Here Tacitus gives another apology of Augustus. Tacitus seems to have conflicting feelings about Augustus or feels he must tread softly when speaking about him. Tacitus hates tyrants, which Augustus most certainly is. He also hates too much praising (is 21 times imperator too many?). Yet, he justifies tyranny in the face of chaos. Of course, this has always been the case for tyranny. Sulla and Julius also claimed they were protecting the state (as did Hitler and Stalin). But, Tacitus claims that Augustus was forced into tyranny by Lepidus' mental feebleness and Mark Antony's extravagance. Yeah, right.

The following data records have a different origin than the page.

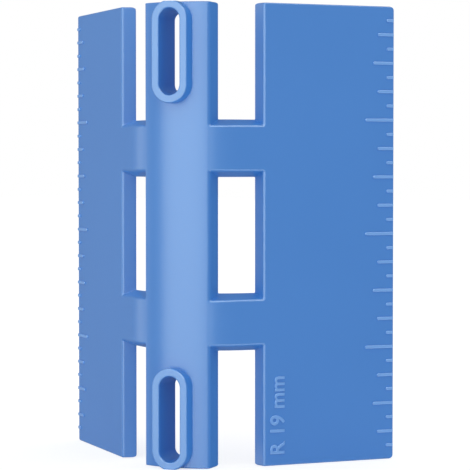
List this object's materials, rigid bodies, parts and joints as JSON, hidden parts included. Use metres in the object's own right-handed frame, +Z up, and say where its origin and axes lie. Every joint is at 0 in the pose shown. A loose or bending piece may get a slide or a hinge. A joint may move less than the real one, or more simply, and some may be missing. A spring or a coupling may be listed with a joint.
{
  "type": "angle marking gauge",
  "caption": "Moulded corner gauge for a rounded outside wall corner, with two ruled wings, open notches and windows, and raised pencil slots on its spine.",
  "frame": {"origin": "middle of the gauge's box in X and Y, at its bottom end, between the two wings", "axes": "+Z up the wall corner, along the rule; -Y out of the corner, towards the collars; +X towards the right wing as seen from outside"},
  "size_m": [0.0798, 0.0368, 0.1016],
  "materials": {
    "blue_moulding": "satin moulded ABS"
  },
  "bodies": {
    "root": {"spine": "blue_moulding", "left_wing": "blue_moulding", "right_wing": "blue_moulding", "upper_left_bridge": "blue_moulding", "lower_left_bridge": "blue_moulding", "upper_right_bridge": "blue_moulding", "lower_right_bridge": "blue_moulding", "upper_slot_collar": "blue_moulding", "lower_slot_collar": "blue_moulding", "left_scale_ribs": "blue_moulding", "right_scale_ribs": "blue_moulding"}
  },
  "joints": []
}
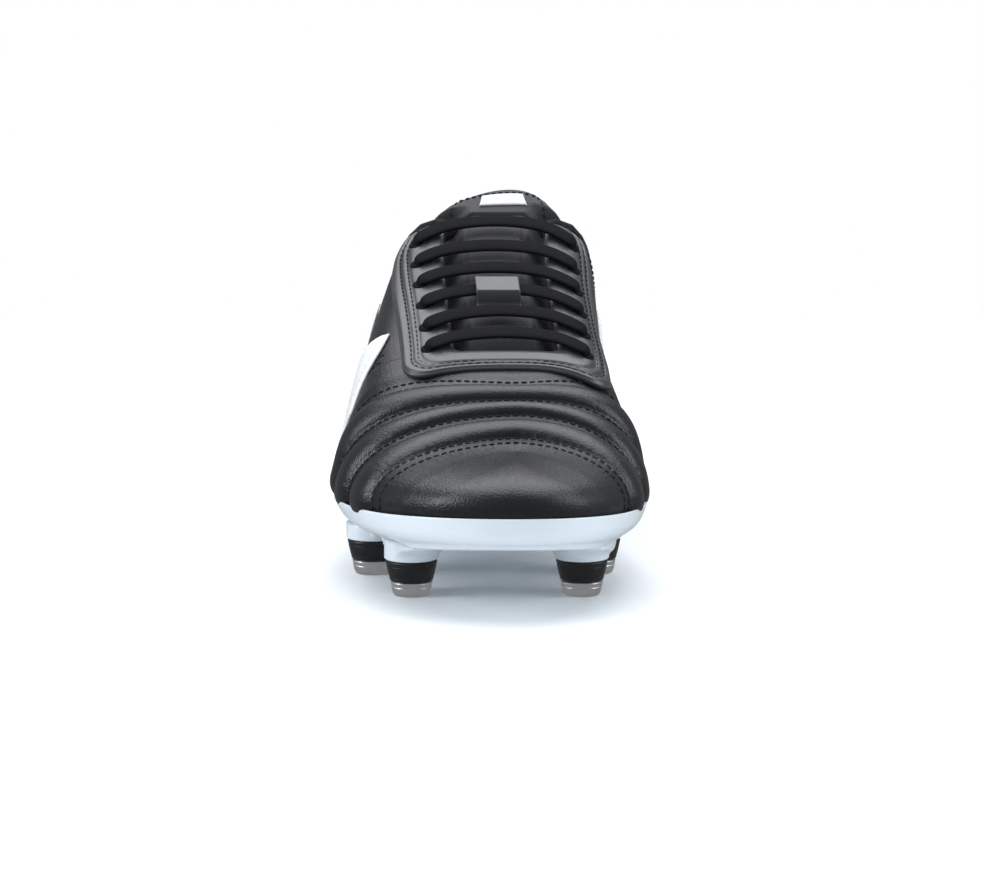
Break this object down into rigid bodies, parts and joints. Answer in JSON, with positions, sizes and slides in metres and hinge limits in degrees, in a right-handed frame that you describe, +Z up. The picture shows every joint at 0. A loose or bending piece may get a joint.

I know I keep harping on this, but Tacitus' story is just illogical. If Augustus took control for domestic tranquillity and achieved transquility, then his tyranny is no longer justified and the Republic ought to be restored in the tradition of Sulla and other dictators. Tacitus clearly is a fan of the Republic, but does not blame Augustus for not restoring it despite claiming domestic tranquility. Instead, he blames Tiberius, Caligula, Claudius and Nero for their tyranny during supposedly less tranquil times. It makes no sense. According to Tacitus, Augustus had tranquility, but his tyranny was okay. The next four emperors had less tranquility, but their tyranny was not okay.

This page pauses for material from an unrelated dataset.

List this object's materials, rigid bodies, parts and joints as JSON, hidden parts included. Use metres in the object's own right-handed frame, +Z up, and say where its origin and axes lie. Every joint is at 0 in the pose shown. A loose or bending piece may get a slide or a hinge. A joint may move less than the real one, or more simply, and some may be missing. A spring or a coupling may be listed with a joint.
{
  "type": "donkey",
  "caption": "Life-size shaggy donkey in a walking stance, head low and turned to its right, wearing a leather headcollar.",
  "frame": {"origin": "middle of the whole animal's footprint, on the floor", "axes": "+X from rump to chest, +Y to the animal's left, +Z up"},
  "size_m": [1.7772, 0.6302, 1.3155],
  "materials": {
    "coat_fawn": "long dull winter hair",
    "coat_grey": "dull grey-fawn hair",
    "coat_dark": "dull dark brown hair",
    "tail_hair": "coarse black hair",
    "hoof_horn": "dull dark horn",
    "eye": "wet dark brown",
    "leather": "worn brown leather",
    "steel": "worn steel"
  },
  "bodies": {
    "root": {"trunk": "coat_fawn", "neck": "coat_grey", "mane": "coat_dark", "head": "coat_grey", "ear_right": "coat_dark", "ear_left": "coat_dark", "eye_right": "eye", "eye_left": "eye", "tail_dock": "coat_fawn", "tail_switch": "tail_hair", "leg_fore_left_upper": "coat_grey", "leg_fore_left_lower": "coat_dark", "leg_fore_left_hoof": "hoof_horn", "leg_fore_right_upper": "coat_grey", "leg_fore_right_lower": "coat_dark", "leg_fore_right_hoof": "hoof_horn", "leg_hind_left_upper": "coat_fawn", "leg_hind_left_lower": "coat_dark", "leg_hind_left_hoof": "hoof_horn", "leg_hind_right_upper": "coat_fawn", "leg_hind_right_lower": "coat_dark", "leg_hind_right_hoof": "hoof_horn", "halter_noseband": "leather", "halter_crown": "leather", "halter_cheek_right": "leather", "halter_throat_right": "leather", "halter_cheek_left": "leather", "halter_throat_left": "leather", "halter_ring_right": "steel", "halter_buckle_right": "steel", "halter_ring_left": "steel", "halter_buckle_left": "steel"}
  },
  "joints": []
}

In truth, though, we know that Tacitus is lying. Augustus never achieved tranquility. This presents a rub to the idea that tyranny is okay if it brings tranquility. On the one hand, a lack of tranquility justifies Augustus' continued tyranny, but on the other hand, if Augustus never achieved tranquility, what was the point of taking over?

This is probably why Tacitus has been lying about everyone loving Augustus. He needs tranquility to justify Augustus' tyranny. It appears even Tacitus is scared to trash Augustus. But, of course, by justifying Augustus' tyranny, he shatters his argument for denouncing Tiberius, Caligula, Claudius and Nero's tyrannies.